[Work instructions]: How many lines in this material include the string "None"? Answer with the number and nothing further.

[Excerpted records]:
********

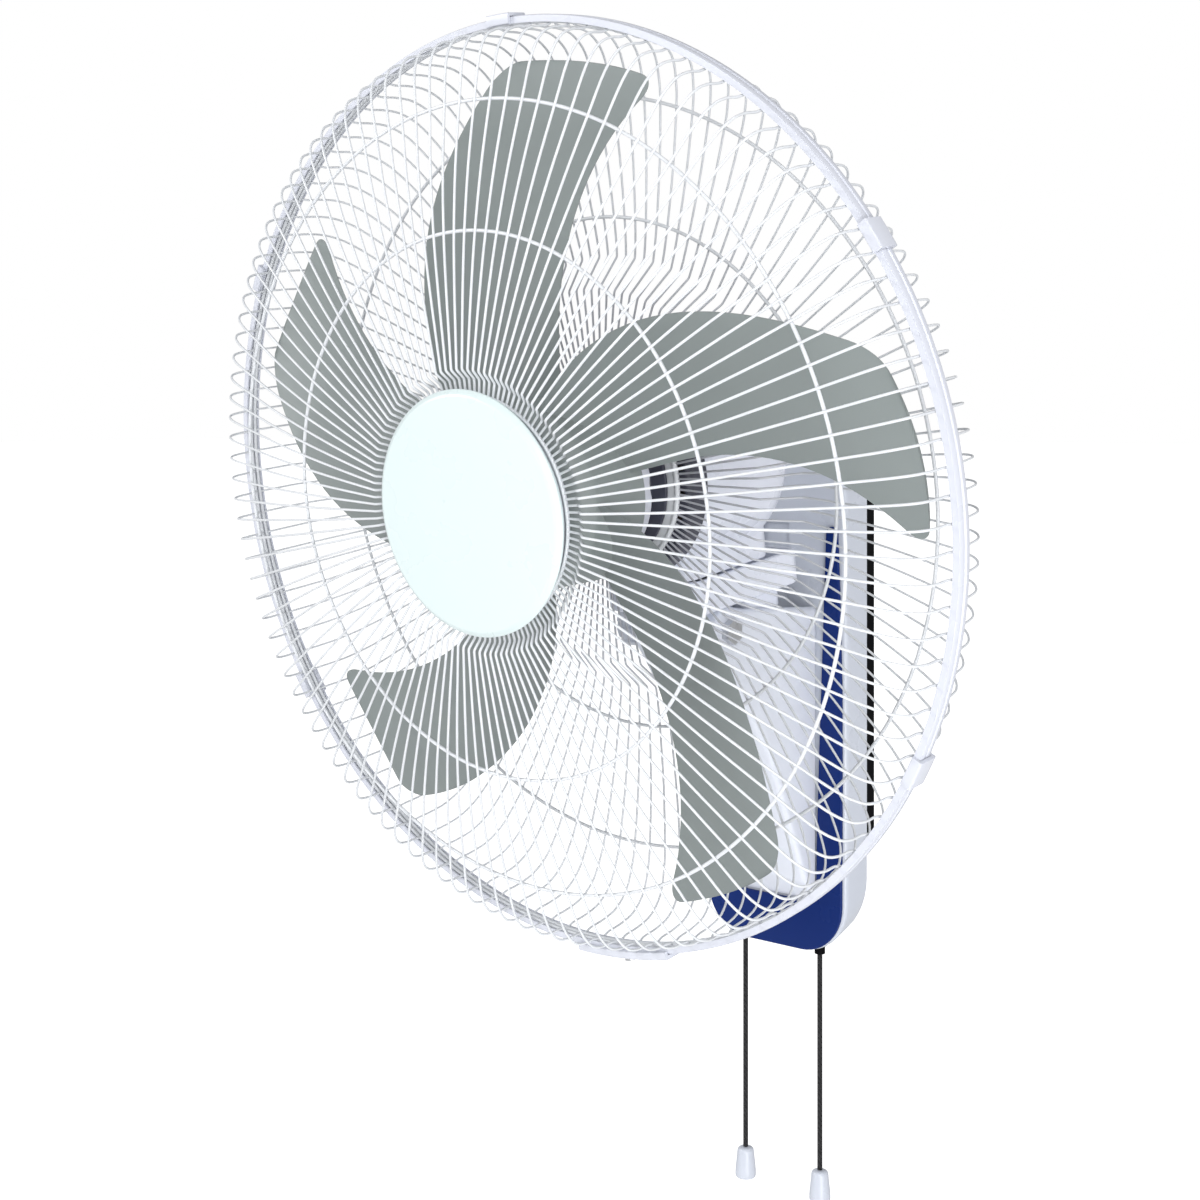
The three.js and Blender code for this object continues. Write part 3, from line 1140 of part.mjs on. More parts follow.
function cordGuide(x) {
  const floorTop = BASE_BOTTOM + BASE_WALL;
  const flange = barZ(GUIDE_RADIUS + 1.2, floorTop + SEAT_GAP, floorTop + 2, x, -CORD_REACH, 12);
  return barZ(GUIDE_RADIUS, guideBottom, floorTop + 2, x, -CORD_REACH, 12)
    .add(flange)
    .subtract(barZ(CORD_RADIUS + 0.6, guideBottom - 1, 0, x, -CORD_REACH, SMALL_SIDES));
}

function cordPoints(x) {
  return [guideBottom - SEAT_GAP, (guideBottom + CORD_END) / 2, CORD_END + SEAT_GAP]
    .map((z) => new THREE.Vector3(x, -CORD_REACH, z));
}

function pullCord(x) {
  const circle = new THREE.Shape();
  for (let i = 0; i < 8; i += 1) {
    const angle = (i * Math.PI) / 4;
    const [u, v] = [CORD_RADIUS * Math.cos(angle), CORD_RADIUS * Math.sin(angle)];
    if (i === 0) circle.moveTo(u, v);
    else circle.lineTo(u, v);
  }
  circle.closePath();
  const path = new THREE.CatmullRomCurve3(cordPoints(x));
  return solid(new THREE.ExtrudeGeometry(circle, { extrudePath: path, steps: 6, bevelEnabled: false }));
}

function pullKnob(x) {
  const bottom = CORD_END - BELL_LENGTH;
  return turnedZ([
    [0, bottom],
    [BELL_RADIUS, bottom],
    [BELL_RADIUS, bottom + 2],
    [BELL_RADIUS * 0.82, bottom + BELL_LENGTH * 0.5],
    [BELL_TOP_RADIUS, CORD_END - 1.5],
    [BELL_TOP_RADIUS * 0.6, CORD_END],
    [0, CORD_END],
  ], x, -CORD_REACH);
}

cordSides.forEach((side) => {
  const name = side > 0 ? 'speed' : 'swing';
  const x = (side * CORD_SPACING) / 2;
  add(group, `${name}_switch`, pullSwitch(x), BLACK, 0.5);
  add(group, `${name}_cord_guide`, cordGuide(x), BLACK, 0.4);
  const rod = barZ(CORD_RADIUS, guideBottom, rodTop, x, -CORD_REACH, SMALL_SIDES);
  add(group, `${name}_pull_rod`, rod, STEEL, 0.4, 1);
  add(group, `${name}_cord`, pullCord(x), BLACK, 0.8);
  add(group, `${name}_pull_knob`, pullKnob(x), WHITE, 0.3);
});

function cableInlet() {
  const wall = -BASE_HALF_WIDTH;
  const [outside, inside] = [wall - SEAT_GAP, wall + BASE_WALL + SEAT_GAP];
  return joined([
    barX(GUIDE_RADIUS, outside - 3, inside + 2, INLET_DEPTH, INLET_HEIGHT, 12),
    barX(GUIDE_RADIUS + 1.8, outside - 2, outside, INLET_DEPTH, INLET_HEIGHT, 12),
    barX(GUIDE_RADIUS + 1.8, inside, inside + 2, INLET_DEPTH, INLET_HEIGHT, 12),
  ]).subtract(barX(GUIDE_RADIUS - 1.5, outside - 4, inside + 3, INLET_DEPTH, INLET_HEIGHT, 12));
}

const blockBack = -PLATE_WALL - SEAT_GAP;
add(group, 'cable_inlet', cableInlet(), BLACK, 0.6);
add(group, 'capacitor', box(-17, 17, blockBack - 15, blockBack, -42, -22), BLACK, 0.4);
add(group, 'terminal_block', box(-18, 12, blockBack - 12, blockBack, -96, -82), WHITE, 0.5);

export default group;
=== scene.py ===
"""Looks of a wall mounted fan with two wire guards, five grey blades, a white base and two pull cords.

Lengths of the head are given in millimetres in its own directions: x to the right, y from the
guards' middle plane towards the rear, z up, all tilted with the head. Lengths of the base are in
millimetres from the centre of the wall plate's back.
"""

import math

import bmesh
import bpy
import numpy as np
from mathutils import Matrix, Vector


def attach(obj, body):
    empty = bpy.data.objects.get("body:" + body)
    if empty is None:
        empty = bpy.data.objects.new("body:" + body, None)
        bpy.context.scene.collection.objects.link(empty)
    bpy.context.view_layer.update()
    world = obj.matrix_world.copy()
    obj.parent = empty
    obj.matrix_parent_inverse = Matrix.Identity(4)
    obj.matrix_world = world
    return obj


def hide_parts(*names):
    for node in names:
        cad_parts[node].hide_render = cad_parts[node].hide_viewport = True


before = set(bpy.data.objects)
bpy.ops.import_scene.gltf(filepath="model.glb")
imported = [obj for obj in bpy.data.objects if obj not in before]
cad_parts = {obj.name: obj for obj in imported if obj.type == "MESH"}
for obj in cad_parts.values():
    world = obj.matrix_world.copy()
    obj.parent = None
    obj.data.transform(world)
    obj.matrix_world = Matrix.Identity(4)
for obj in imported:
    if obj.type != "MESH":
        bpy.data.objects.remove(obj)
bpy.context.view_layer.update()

MM = 0.001
HEAD_CENTRE = (0, -228, 102)
HEAD_TILT = math.radians(8)

# ---------------------------------------------------------------- camera and cords

CAMERA_PLACE = (0.6598, -0.9490, 0.1456)
CAMERA_TURN = math.radians(40.98)
CAMERA_LENS = 56.97
SENSOR_WIDTH = 36
IMAGE_SIDE = 1200  # pixels
HORIZON_ROW = 408  # the camera is level


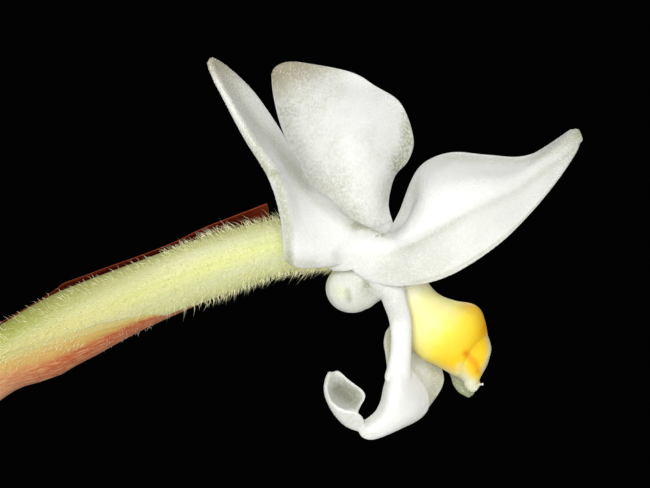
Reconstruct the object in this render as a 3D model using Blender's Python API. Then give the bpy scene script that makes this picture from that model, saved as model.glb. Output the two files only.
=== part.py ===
"""A single jewel orchid bloom on its cut stalk, standing in a small bud vase of water.

Lengths are in millimetres and MM turns them into metres. The origin is the centre of the
vase's foot, +Z is up and the bloom faces +X. Each petal and sepal is a blade skinned over
a few guide curves that run from its base to its tip.
"""

import math

import bpy
import bmesh
import numpy as np

MM = 0.001

# Driving sizes
GAP = 0.35                    # clearance between neighbouring pieces
BLADE = 0.65                  # thickness of petals, sepals, lip and bract
BLOOM = (30.0, 0.0, 57.0)     # where the petals spring from the end of the ovary
HOOD_TURN = math.radians(12)  # hood, lip and column look this far away from the viewer

VASE_HEIGHT = 40.0
VASE_WALL = 1.6
VASE_BOTTOM = 2.5
FLOOR_CORNER = 1.2            # the floor's edge slopes up to the wall over this width
LIP_ROUNDING = 0.35
FOOT_CHAMFER = 0.5
WATER_LEVEL = 28.0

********

[Completed task]: 3